Produire moins, produire mieux
Mais au-delà du tarif, c'est bien l'ensemble des métiers du livre qui doivent revoir leur copie, au moins à la marge. Baisser les tirages, éviter les retours, globaliser le transport ou encore rationaliser la production sont autant de pistes. Le sacro-saint « produire moins pour produire mieux » semble dorénavant de rigueur chez nombre d'éditeurs. « Répondre à une baisse de la demande par une augmentation de l'offre, qui est évidemment une tentation à court terme pour boucler un budget, me paraît contre-productif, estime en tout cas Olivier Nora, PDG de Grasset. Cela alimente la spirale inflationniste de la production et déflationniste de la consommation. » Et de poursuivre : « La très forte augmentation du prix du papier nous contraint déjà à renchérir le prix de vente des livres : si, dans le même temps, nous proposons plus de livres sur un marché très atone, ce n'est pas non plus un service rendu à nos auteurs... »

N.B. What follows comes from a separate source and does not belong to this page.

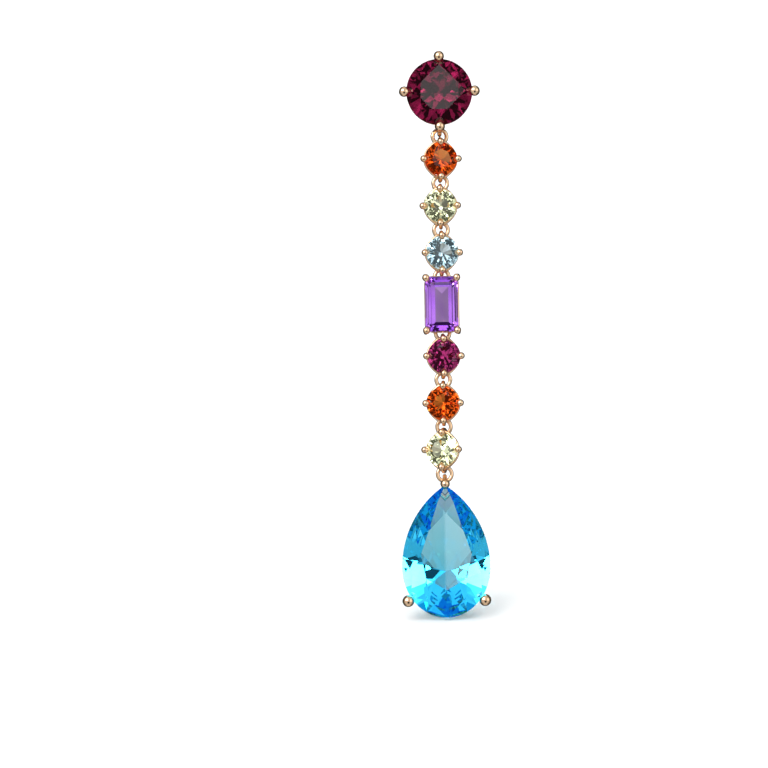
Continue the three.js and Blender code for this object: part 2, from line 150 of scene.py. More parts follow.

Et dans cette équation aux multiples inconnues s'ajoute celle du comportement des acheteurs et acheteuses. Dans un contexte où 42 % des plus précaires affirment devoir actuellement sacrifier un repas, selon une étude Ifop dévoilée début avril, les lectrices et lecteurs peuvent-ils toujours s'offrir des livres ? Si oui, quelle augmentation des prix sont-ils prêts à accepter ? C'est pourquoi les maisons interrogées assurent tout faire pour contenir les coûts. Et « quand on n'y arrive pas, on réfléchit au format, relève Frédéric Schwamberger. Ce n'est pas rogner sur la qualité mais faire des choix différents ». Directrice de la production chez Casterman, France Moline l'assure : « Ce sont des solutions réfléchies en collaboration avec tous les services qui peuvent permettre d'avancer. » Et loin d'un « défaitisme qui ne mènera pas à grand-chose », elle a envie de voir cette période comme une opportunité pour la chaîne du livre de faire preuve de créativité pour mieux se réinventer.